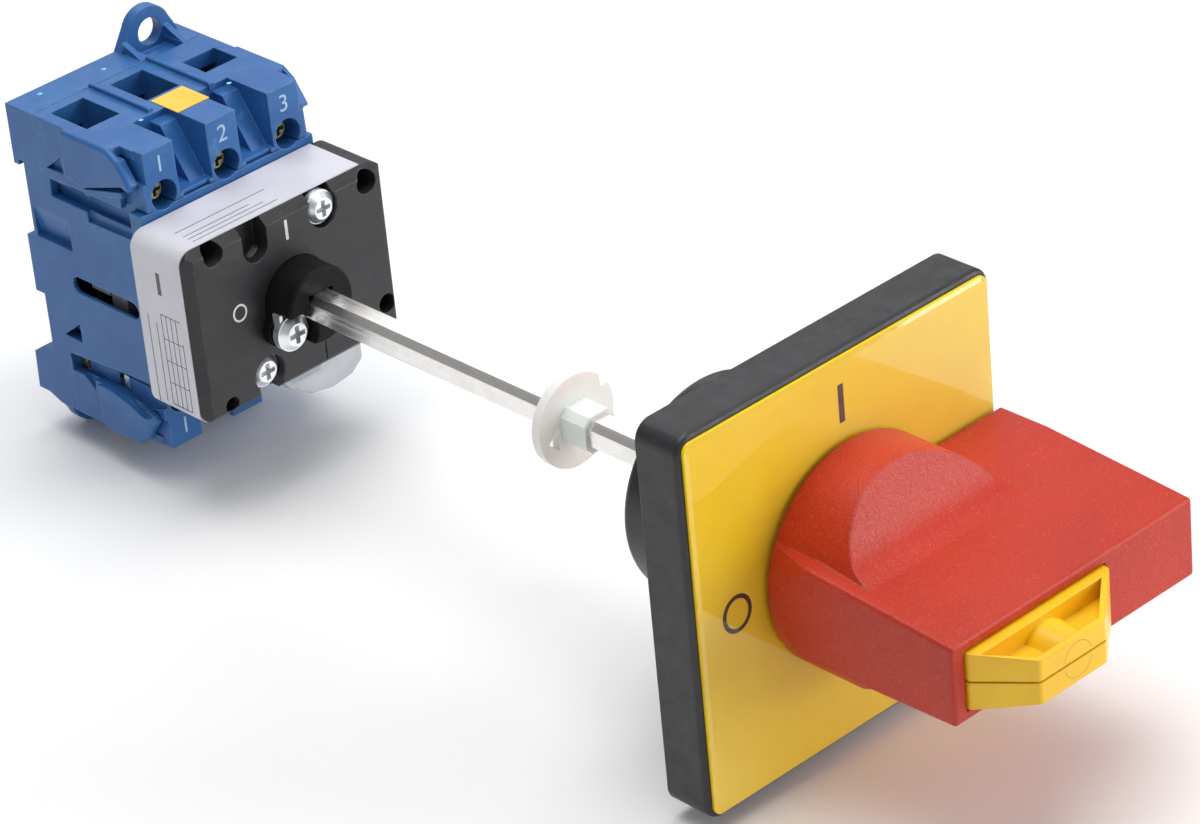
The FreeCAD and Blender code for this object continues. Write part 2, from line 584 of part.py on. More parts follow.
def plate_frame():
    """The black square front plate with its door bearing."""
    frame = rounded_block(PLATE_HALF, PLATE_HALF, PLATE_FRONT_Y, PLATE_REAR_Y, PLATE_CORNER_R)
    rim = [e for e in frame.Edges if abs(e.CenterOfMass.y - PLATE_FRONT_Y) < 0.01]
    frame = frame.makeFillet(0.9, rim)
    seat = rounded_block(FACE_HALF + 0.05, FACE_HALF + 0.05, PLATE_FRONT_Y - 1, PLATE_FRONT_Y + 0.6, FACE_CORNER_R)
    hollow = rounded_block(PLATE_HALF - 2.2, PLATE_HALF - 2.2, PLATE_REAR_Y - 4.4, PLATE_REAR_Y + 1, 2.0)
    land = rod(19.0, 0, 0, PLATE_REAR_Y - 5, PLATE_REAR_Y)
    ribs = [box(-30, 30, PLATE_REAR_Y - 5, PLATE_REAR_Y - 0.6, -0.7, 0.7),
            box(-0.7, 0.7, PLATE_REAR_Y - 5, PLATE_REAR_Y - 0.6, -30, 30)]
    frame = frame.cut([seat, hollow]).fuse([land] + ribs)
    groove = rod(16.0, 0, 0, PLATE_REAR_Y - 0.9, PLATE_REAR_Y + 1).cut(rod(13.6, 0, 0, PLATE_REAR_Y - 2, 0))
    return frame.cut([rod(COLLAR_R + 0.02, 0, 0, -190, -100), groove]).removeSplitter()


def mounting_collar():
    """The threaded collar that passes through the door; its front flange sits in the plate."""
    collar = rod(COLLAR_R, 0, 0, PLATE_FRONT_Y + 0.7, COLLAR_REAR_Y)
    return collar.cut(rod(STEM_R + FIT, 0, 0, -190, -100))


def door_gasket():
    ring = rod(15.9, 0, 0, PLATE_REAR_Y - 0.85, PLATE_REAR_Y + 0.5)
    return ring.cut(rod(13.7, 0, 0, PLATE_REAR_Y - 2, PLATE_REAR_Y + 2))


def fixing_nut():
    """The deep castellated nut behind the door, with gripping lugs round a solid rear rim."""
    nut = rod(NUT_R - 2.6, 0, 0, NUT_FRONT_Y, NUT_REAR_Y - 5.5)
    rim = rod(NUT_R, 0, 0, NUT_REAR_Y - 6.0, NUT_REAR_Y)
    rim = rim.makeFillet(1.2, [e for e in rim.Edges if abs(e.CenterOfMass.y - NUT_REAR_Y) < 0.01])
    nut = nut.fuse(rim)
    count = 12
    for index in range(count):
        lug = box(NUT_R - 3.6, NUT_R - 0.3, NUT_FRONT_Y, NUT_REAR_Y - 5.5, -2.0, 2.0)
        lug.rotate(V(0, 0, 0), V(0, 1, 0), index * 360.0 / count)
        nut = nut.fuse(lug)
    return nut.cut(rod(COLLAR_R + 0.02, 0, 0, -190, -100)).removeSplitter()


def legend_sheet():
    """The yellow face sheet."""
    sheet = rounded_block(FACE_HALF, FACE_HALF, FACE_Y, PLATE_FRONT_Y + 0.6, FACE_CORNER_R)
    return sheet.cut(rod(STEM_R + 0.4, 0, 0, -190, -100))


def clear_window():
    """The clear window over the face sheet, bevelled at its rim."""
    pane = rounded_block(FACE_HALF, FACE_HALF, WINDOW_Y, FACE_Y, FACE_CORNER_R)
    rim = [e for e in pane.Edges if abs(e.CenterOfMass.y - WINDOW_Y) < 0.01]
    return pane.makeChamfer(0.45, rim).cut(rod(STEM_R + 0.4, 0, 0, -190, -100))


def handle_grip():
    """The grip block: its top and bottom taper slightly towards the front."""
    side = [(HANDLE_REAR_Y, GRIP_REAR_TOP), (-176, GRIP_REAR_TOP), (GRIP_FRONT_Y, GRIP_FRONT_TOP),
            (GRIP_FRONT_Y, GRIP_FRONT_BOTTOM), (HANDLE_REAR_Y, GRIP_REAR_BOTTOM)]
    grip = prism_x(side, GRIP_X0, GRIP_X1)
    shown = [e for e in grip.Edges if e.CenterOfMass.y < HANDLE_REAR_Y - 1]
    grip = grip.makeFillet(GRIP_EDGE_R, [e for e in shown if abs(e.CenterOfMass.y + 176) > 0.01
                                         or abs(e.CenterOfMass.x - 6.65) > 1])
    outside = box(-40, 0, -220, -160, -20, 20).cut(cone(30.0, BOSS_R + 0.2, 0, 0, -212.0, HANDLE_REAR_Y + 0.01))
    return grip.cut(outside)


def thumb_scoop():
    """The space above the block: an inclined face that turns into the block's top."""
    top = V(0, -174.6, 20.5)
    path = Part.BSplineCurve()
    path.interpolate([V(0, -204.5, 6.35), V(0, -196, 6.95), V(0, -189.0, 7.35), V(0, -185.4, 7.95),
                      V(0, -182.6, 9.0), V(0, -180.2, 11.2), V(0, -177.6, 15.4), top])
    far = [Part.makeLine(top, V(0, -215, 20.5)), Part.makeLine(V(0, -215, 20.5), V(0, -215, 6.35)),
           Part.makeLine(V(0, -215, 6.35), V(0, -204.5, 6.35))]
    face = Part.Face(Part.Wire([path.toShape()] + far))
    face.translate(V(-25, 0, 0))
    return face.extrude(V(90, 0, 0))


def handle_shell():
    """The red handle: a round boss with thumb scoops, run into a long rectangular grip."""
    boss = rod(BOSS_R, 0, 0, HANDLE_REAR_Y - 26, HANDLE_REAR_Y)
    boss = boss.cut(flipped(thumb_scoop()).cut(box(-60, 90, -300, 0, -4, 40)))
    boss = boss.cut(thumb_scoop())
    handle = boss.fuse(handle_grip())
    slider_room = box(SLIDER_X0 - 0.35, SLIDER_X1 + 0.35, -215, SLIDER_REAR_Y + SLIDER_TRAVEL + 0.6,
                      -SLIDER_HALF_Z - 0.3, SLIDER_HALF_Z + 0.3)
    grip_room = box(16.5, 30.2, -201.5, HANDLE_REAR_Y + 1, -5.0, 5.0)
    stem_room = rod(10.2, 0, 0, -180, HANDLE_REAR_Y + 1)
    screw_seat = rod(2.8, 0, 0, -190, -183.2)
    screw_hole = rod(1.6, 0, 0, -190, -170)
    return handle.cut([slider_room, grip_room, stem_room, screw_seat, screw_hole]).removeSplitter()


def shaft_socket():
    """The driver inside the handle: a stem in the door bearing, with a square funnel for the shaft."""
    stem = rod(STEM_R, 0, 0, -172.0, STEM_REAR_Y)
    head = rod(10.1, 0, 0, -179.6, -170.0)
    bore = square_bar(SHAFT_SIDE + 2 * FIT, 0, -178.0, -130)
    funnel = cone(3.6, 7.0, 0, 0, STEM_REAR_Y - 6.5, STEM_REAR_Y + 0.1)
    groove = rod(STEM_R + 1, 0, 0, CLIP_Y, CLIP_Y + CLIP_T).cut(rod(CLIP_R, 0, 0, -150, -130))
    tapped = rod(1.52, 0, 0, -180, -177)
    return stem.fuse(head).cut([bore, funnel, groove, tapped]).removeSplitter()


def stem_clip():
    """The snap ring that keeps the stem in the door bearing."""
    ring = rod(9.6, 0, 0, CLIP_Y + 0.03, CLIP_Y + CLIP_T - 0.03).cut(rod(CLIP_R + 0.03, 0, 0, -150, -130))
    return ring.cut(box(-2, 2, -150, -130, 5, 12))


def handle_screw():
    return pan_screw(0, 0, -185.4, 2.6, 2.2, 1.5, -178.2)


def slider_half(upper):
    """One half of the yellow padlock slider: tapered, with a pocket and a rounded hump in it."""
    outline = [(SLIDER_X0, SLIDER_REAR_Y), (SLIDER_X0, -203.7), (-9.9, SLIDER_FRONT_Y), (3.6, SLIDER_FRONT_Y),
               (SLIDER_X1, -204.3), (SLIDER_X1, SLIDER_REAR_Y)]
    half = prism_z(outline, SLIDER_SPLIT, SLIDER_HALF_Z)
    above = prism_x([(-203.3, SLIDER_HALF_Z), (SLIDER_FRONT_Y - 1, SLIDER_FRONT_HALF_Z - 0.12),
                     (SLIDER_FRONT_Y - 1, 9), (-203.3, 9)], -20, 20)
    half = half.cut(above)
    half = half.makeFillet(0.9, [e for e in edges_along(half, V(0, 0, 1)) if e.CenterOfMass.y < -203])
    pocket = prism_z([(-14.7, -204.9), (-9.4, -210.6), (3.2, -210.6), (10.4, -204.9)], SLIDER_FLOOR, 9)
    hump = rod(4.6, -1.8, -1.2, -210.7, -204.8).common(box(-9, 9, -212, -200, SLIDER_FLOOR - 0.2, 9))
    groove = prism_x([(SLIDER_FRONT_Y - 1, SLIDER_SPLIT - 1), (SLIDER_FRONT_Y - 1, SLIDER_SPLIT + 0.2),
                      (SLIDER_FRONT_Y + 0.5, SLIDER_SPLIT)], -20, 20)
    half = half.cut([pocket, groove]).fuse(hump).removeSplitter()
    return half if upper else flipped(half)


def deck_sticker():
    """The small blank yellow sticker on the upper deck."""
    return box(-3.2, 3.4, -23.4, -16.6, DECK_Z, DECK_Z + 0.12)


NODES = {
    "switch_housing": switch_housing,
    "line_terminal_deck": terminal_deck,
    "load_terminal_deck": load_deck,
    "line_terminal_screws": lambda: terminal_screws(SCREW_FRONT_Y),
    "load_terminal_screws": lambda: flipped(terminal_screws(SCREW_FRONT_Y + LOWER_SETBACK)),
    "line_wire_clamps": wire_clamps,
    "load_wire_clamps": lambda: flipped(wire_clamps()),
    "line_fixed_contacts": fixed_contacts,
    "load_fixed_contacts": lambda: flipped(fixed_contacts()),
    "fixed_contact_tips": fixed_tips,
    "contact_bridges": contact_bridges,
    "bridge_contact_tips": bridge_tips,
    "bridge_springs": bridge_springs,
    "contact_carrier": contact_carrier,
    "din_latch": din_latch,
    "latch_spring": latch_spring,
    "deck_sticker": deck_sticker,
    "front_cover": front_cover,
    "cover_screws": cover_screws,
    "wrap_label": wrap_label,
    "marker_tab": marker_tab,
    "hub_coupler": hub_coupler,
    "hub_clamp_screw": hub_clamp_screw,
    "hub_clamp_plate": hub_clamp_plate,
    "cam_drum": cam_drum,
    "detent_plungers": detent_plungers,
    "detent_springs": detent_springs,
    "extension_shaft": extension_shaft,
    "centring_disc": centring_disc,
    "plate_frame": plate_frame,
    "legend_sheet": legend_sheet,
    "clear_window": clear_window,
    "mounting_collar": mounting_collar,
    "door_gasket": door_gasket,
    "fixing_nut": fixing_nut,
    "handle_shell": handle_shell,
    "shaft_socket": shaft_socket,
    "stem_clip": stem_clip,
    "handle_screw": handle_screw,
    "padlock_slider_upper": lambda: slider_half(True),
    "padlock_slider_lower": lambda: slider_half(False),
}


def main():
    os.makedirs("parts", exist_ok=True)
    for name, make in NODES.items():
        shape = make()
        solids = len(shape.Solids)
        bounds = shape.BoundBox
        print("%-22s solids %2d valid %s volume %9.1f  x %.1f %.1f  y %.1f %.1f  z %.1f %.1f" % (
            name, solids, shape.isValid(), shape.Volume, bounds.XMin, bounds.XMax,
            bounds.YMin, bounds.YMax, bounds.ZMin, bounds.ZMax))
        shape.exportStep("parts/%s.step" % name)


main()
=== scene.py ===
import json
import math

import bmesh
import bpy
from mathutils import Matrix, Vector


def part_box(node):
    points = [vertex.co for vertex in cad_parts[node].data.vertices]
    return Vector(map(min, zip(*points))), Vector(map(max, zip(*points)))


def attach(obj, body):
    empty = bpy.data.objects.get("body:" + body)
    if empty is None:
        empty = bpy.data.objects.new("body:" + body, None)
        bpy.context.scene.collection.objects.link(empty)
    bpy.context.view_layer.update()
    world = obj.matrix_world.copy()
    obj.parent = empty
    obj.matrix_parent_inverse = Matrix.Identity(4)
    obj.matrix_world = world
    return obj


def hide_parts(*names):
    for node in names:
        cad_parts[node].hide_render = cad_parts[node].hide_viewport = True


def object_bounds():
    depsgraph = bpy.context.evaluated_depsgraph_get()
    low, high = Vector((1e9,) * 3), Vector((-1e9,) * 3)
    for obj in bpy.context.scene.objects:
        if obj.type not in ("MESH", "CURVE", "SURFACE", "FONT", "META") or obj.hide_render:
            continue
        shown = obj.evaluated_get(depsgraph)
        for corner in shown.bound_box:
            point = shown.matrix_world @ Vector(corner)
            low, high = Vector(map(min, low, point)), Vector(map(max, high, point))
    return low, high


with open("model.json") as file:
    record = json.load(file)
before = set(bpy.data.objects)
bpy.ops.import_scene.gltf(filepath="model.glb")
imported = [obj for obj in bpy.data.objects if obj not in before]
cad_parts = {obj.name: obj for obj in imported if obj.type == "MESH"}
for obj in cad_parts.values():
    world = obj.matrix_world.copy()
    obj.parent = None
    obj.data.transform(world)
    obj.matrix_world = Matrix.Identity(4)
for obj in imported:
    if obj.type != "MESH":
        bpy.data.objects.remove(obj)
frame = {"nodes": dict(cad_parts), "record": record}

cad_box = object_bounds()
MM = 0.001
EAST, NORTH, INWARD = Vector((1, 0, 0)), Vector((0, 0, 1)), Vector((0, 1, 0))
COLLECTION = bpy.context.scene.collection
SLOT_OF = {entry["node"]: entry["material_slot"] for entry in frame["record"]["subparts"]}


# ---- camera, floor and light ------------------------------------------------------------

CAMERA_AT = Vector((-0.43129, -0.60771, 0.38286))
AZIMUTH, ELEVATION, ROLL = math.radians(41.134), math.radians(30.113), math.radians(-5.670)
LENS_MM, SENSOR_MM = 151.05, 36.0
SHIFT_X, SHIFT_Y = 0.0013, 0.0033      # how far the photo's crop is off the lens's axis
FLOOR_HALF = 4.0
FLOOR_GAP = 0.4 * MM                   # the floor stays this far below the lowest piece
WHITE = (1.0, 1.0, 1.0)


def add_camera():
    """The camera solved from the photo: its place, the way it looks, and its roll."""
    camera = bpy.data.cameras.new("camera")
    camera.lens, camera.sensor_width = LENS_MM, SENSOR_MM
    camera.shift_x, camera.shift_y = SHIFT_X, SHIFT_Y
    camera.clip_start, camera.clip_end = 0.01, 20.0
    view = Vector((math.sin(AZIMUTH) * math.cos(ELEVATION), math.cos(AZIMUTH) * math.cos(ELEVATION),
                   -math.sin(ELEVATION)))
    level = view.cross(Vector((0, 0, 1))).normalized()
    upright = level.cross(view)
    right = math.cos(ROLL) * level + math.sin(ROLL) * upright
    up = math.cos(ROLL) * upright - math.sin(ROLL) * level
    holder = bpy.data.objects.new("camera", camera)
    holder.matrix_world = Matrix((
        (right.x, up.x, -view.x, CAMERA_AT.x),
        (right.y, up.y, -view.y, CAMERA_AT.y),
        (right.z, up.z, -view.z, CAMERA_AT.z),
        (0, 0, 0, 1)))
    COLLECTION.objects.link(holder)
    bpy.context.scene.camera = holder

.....

What needs to be done. Take the listing above and repeat exactly the lines from the one containing "solids %2d valid" through the one containing "if obj.type not", both included.

Full output.
        print("%-22s solids %2d valid %s volume %9.1f  x %.1f %.1f  y %.1f %.1f  z %.1f %.1f" % (
            name, solids, shape.isValid(), shape.Volume, bounds.XMin, bounds.XMax,
            bounds.YMin, bounds.YMax, bounds.ZMin, bounds.ZMax))
        shape.exportStep("parts/%s.step" % name)


main()
=== scene.py ===
import json
import math

import bmesh
import bpy
from mathutils import Matrix, Vector


def part_box(node):
    points = [vertex.co for vertex in cad_parts[node].data.vertices]
    return Vector(map(min, zip(*points))), Vector(map(max, zip(*points)))


def attach(obj, body):
    empty = bpy.data.objects.get("body:" + body)
    if empty is None:
        empty = bpy.data.objects.new("body:" + body, None)
        bpy.context.scene.collection.objects.link(empty)
    bpy.context.view_layer.update()
    world = obj.matrix_world.copy()
    obj.parent = empty
    obj.matrix_parent_inverse = Matrix.Identity(4)
    obj.matrix_world = world
    return obj


def hide_parts(*names):
    for node in names:
        cad_parts[node].hide_render = cad_parts[node].hide_viewport = True


def object_bounds():
    depsgraph = bpy.context.evaluated_depsgraph_get()
    low, high = Vector((1e9,) * 3), Vector((-1e9,) * 3)
    for obj in bpy.context.scene.objects:
        if obj.type not in ("MESH", "CURVE", "SURFACE", "FONT", "META") or obj.hide_render:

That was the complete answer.